TO DO: For the listing that follows, give again exactly the lines from the one with "skin_over(bag, floor_block())" to the one with "scene.cycles.transparent_max_bounces = 18", including both.

DATA BLOCK:
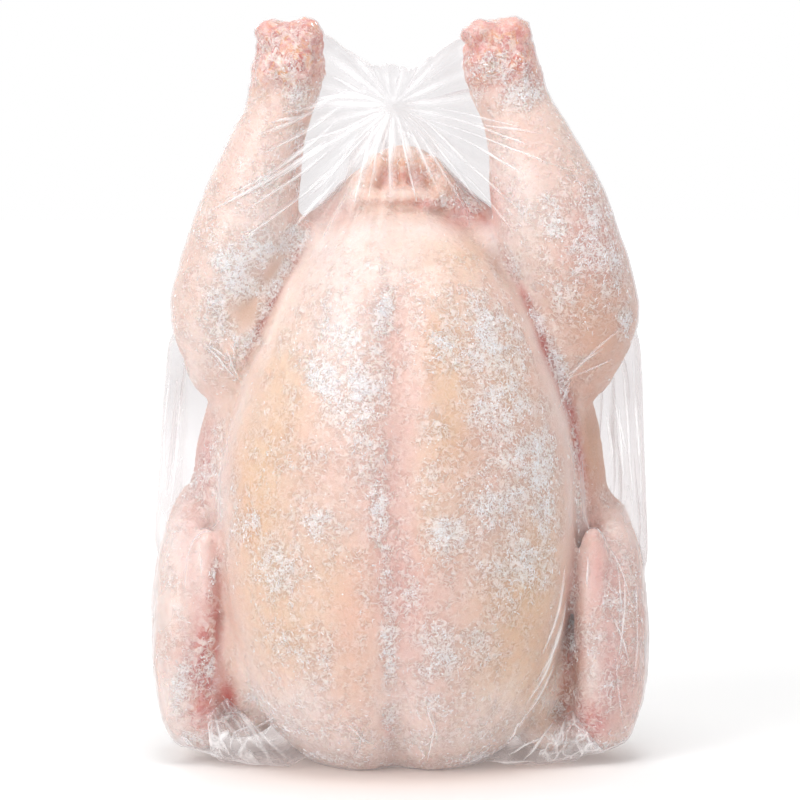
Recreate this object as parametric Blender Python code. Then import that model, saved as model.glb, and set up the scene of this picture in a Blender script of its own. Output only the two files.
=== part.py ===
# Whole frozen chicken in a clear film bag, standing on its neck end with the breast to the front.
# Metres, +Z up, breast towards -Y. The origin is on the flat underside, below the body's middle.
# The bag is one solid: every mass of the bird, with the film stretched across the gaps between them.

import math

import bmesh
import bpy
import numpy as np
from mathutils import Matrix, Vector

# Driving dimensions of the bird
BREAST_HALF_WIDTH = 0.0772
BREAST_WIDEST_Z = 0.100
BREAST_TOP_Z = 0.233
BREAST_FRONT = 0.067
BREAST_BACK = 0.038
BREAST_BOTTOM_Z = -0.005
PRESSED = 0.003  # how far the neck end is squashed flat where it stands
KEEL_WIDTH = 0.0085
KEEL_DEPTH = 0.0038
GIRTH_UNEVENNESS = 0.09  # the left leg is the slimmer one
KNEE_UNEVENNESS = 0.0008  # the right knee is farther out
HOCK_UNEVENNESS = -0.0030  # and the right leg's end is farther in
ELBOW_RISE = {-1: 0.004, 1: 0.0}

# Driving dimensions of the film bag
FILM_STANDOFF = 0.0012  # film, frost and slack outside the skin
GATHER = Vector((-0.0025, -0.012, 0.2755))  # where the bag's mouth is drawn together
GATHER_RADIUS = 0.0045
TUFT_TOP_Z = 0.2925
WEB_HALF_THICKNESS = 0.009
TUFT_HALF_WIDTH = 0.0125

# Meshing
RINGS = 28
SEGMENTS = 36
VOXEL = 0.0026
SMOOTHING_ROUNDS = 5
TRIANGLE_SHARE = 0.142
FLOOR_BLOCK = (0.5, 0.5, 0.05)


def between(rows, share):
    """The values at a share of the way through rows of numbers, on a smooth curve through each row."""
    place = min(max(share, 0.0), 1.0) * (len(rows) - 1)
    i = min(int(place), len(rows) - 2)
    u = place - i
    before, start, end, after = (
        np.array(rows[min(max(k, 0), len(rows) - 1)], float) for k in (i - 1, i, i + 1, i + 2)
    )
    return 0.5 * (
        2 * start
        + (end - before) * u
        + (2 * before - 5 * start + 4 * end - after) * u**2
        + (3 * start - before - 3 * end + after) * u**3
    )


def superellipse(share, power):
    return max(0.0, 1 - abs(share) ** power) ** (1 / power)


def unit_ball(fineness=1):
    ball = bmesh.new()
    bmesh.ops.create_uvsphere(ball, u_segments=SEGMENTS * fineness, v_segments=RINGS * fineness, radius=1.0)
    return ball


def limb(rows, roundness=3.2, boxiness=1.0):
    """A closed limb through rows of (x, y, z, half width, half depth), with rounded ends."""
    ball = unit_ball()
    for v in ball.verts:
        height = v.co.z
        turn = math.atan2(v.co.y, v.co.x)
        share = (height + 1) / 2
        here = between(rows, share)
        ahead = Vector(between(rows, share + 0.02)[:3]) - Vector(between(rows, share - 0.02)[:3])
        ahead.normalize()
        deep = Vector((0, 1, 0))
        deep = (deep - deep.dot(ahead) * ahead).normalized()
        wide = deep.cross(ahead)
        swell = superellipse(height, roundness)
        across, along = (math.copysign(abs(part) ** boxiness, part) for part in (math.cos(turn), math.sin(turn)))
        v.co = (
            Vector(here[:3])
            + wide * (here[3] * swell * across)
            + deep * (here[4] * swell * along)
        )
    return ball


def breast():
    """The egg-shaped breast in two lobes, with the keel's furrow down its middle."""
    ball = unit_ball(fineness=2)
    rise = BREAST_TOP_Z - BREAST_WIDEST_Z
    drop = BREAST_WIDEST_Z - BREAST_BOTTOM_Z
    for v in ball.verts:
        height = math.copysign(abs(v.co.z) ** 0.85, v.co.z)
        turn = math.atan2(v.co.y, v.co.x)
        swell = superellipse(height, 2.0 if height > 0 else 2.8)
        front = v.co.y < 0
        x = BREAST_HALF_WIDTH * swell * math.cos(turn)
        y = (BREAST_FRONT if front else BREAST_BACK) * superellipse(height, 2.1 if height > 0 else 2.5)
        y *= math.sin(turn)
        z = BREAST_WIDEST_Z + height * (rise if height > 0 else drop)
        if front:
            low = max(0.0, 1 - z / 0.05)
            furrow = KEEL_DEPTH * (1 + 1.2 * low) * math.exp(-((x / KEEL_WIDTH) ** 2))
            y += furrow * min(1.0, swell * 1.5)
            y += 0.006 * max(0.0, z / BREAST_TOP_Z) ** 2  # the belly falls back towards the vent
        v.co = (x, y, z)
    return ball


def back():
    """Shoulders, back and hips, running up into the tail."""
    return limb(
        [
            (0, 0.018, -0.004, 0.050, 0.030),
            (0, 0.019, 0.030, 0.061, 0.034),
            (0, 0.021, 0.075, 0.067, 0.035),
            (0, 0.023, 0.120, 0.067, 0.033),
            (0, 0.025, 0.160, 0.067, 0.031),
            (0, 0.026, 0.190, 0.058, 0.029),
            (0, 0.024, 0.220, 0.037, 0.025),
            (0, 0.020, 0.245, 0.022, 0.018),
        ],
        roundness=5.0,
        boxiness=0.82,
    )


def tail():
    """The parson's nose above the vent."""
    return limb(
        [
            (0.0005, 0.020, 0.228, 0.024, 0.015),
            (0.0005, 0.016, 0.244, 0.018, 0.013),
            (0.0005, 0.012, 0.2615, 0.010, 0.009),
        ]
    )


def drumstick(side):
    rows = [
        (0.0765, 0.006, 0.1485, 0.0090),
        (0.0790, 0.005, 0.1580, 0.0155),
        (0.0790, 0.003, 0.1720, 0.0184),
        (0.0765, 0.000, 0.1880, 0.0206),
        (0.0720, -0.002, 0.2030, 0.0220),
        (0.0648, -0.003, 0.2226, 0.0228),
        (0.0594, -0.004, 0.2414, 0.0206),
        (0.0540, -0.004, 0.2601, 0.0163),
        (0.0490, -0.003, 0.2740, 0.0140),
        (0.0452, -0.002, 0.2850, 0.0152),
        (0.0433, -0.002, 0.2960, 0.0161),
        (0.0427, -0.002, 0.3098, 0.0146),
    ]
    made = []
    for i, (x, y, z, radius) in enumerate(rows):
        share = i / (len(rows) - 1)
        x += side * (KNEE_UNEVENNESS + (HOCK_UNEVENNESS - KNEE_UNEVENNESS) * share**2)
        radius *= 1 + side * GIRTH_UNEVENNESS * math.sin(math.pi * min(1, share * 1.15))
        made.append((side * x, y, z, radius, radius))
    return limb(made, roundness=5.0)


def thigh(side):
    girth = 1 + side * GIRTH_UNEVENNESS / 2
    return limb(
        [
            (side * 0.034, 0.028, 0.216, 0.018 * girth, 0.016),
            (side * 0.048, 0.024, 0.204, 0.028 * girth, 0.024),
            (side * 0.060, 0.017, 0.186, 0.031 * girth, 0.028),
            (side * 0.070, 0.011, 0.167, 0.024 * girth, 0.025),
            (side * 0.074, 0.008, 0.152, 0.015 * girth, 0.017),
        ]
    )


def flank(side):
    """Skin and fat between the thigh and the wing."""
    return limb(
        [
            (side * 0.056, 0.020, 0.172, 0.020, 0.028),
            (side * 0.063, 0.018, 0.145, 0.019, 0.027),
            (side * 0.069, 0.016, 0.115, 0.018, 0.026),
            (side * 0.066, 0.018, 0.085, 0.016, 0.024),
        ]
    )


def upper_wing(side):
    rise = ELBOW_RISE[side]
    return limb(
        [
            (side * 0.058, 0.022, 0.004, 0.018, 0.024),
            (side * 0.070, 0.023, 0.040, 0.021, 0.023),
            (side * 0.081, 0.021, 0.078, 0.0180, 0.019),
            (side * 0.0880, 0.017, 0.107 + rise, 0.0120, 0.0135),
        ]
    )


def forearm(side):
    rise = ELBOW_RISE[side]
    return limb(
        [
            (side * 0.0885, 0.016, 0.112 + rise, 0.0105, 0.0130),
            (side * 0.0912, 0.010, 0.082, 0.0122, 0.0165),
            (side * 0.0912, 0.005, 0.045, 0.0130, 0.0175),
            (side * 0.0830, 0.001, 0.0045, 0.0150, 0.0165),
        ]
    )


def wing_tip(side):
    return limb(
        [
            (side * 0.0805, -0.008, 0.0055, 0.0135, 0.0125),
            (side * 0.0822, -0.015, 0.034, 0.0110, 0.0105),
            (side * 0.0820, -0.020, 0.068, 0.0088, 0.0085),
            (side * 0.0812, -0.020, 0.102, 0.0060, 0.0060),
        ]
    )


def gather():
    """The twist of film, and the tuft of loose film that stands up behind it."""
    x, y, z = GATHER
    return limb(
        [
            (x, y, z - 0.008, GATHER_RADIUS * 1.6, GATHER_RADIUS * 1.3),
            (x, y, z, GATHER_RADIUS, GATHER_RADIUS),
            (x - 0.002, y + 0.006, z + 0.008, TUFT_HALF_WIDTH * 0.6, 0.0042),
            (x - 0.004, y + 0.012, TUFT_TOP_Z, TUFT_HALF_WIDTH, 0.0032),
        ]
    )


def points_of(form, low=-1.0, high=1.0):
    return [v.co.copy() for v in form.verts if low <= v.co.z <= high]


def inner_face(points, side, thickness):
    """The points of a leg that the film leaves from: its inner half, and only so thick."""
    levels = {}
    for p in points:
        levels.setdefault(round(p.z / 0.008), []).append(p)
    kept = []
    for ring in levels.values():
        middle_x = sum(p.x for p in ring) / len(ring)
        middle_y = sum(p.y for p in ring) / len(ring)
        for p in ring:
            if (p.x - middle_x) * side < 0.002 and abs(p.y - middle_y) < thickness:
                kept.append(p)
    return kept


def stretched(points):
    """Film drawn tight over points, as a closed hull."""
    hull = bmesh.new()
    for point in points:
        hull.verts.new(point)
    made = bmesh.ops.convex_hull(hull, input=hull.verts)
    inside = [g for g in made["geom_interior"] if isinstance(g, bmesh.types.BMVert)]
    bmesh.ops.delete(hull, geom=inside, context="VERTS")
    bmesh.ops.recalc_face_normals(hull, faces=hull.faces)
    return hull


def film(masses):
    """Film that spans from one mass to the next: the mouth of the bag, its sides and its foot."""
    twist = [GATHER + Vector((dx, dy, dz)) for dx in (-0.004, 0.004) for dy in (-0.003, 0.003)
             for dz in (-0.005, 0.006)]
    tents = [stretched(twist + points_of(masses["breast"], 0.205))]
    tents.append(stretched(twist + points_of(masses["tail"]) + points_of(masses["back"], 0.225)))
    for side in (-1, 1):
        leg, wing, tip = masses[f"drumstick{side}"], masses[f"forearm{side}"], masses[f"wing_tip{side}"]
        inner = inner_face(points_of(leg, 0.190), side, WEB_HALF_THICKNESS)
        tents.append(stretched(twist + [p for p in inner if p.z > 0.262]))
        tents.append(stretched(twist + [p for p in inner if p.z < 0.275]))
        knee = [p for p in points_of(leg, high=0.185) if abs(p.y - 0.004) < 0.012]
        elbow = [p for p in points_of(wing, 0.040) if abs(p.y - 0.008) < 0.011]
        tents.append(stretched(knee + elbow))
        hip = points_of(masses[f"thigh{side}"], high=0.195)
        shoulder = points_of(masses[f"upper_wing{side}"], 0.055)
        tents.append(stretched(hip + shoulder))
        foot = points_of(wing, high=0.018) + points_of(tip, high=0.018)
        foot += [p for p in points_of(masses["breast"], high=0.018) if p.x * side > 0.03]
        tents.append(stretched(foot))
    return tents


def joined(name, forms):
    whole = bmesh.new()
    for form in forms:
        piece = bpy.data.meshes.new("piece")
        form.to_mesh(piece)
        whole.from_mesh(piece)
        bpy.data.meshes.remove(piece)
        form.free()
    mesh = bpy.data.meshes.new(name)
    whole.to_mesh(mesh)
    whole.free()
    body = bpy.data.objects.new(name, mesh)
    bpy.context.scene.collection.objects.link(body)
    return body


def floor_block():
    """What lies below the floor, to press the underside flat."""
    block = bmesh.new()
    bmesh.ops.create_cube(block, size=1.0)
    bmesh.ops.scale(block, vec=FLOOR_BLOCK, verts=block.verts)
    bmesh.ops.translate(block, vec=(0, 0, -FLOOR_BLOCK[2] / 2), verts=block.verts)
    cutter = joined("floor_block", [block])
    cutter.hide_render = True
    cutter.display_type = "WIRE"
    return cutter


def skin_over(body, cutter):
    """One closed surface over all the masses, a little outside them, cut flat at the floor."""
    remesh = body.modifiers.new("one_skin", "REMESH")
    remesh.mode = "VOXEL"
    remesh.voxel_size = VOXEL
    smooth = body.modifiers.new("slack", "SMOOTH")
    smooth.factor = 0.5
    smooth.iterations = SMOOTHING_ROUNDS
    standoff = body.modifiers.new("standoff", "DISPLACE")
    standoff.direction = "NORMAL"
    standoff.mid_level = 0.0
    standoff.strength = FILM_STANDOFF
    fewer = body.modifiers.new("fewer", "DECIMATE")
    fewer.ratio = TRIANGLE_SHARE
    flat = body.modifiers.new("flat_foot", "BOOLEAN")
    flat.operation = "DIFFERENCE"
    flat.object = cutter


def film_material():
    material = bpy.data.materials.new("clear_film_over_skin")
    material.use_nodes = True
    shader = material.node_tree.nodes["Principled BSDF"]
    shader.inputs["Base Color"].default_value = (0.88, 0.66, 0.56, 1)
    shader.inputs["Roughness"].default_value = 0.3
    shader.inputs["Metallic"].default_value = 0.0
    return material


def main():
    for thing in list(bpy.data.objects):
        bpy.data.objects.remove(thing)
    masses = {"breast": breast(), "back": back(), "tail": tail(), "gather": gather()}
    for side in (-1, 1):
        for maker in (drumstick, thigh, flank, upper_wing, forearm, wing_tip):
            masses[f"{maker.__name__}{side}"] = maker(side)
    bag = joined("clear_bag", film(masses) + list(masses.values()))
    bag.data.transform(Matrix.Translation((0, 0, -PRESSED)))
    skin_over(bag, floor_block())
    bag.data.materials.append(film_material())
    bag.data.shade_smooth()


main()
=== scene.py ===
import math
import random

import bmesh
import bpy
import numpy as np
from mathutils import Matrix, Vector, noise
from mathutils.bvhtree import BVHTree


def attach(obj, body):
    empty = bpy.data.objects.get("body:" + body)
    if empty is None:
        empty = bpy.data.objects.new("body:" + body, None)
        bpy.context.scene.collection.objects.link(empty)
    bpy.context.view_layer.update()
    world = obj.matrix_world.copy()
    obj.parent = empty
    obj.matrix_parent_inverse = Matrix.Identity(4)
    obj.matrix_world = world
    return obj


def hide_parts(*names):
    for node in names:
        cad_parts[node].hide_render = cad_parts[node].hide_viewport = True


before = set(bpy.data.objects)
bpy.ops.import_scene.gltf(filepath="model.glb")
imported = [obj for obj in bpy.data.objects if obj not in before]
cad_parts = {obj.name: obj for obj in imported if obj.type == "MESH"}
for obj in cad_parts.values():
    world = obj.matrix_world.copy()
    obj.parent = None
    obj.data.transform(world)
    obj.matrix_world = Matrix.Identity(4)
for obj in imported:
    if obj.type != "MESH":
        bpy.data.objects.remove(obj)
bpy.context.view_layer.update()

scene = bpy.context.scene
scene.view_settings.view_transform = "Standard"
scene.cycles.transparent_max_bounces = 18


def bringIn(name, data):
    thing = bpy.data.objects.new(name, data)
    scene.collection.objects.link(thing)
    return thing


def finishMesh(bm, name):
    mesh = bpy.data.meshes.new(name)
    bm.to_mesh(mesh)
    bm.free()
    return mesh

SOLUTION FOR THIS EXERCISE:
    skin_over(bag, floor_block())
    bag.data.materials.append(film_material())
    bag.data.shade_smooth()


main()
=== scene.py ===
import math
import random

import bmesh
import bpy
import numpy as np
from mathutils import Matrix, Vector, noise
from mathutils.bvhtree import BVHTree


def attach(obj, body):
    empty = bpy.data.objects.get("body:" + body)
    if empty is None:
        empty = bpy.data.objects.new("body:" + body, None)
        bpy.context.scene.collection.objects.link(empty)
    bpy.context.view_layer.update()
    world = obj.matrix_world.copy()
    obj.parent = empty
    obj.matrix_parent_inverse = Matrix.Identity(4)
    obj.matrix_world = world
    return obj


def hide_parts(*names):
    for node in names:
        cad_parts[node].hide_render = cad_parts[node].hide_viewport = True


before = set(bpy.data.objects)
bpy.ops.import_scene.gltf(filepath="model.glb")
imported = [obj for obj in bpy.data.objects if obj not in before]
cad_parts = {obj.name: obj for obj in imported if obj.type == "MESH"}
for obj in cad_parts.values():
    world = obj.matrix_world.copy()
    obj.parent = None
    obj.data.transform(world)
    obj.matrix_world = Matrix.Identity(4)
for obj in imported:
    if obj.type != "MESH":
        bpy.data.objects.remove(obj)
bpy.context.view_layer.update()

scene = bpy.context.scene
scene.view_settings.view_transform = "Standard"
scene.cycles.transparent_max_bounces = 18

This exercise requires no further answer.